Article II, Section 10 of the California Constitution explains this anomaly of where a statute can prevail over the constitutional vote requirement. Section 10(c) provides the following: “The Legislature may amend or repeal an initiative statute by another statute that becomes effective only when approved by the electors unless the initiative statute permits amendment or repeal without the electors’ approval.”

This section of the state Constitution generally prohibits the Legislature from amending a statutory initiative that was adopted by the voters, unless the initiative language itself allows amendment. For example, the Political Reform Act of 1974 was adopted by the statewide electorate as Proposition 9, which was a statutory initiative because it adds the PRA of 1974 to the Government Code.
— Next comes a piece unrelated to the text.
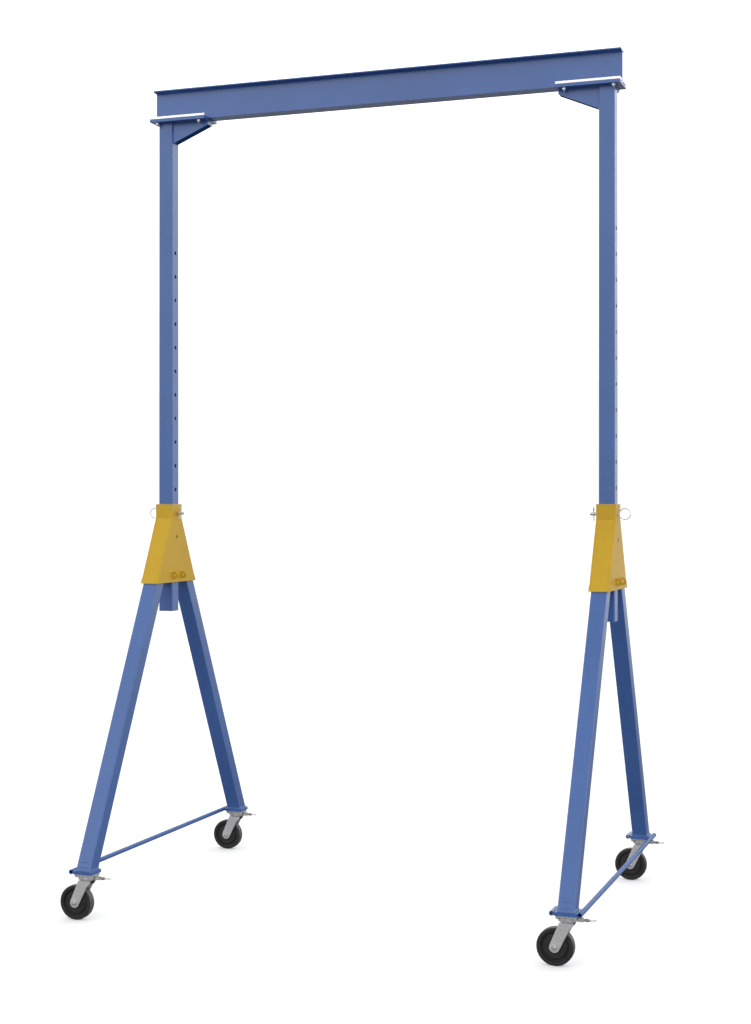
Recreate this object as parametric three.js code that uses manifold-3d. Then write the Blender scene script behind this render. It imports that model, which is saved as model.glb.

Among the PRA’s provisions is Section 81012(a) of the Government Code, which provides the following: “This title may be amended to further its purposes by statute, passed in each house by rollcall vote entered in the journal, two-thirds of the membership concurring and signed by the Governor, if at least 12 days prior to passage in each house the bill in its final form has been delivered to the commission for distribution to the news media and to every person who has requested the commission to send copies of such bills to that person.”

As a result, the People of the State of California authorizes the Legislature to make certain amendments to the PRA of 1974 with a 2/3 vote threshold. This higher vote threshold is found in a statute contained in the Government Code. That is why a statute can contain a higher vote threshold than that which is contained in the state Constitution.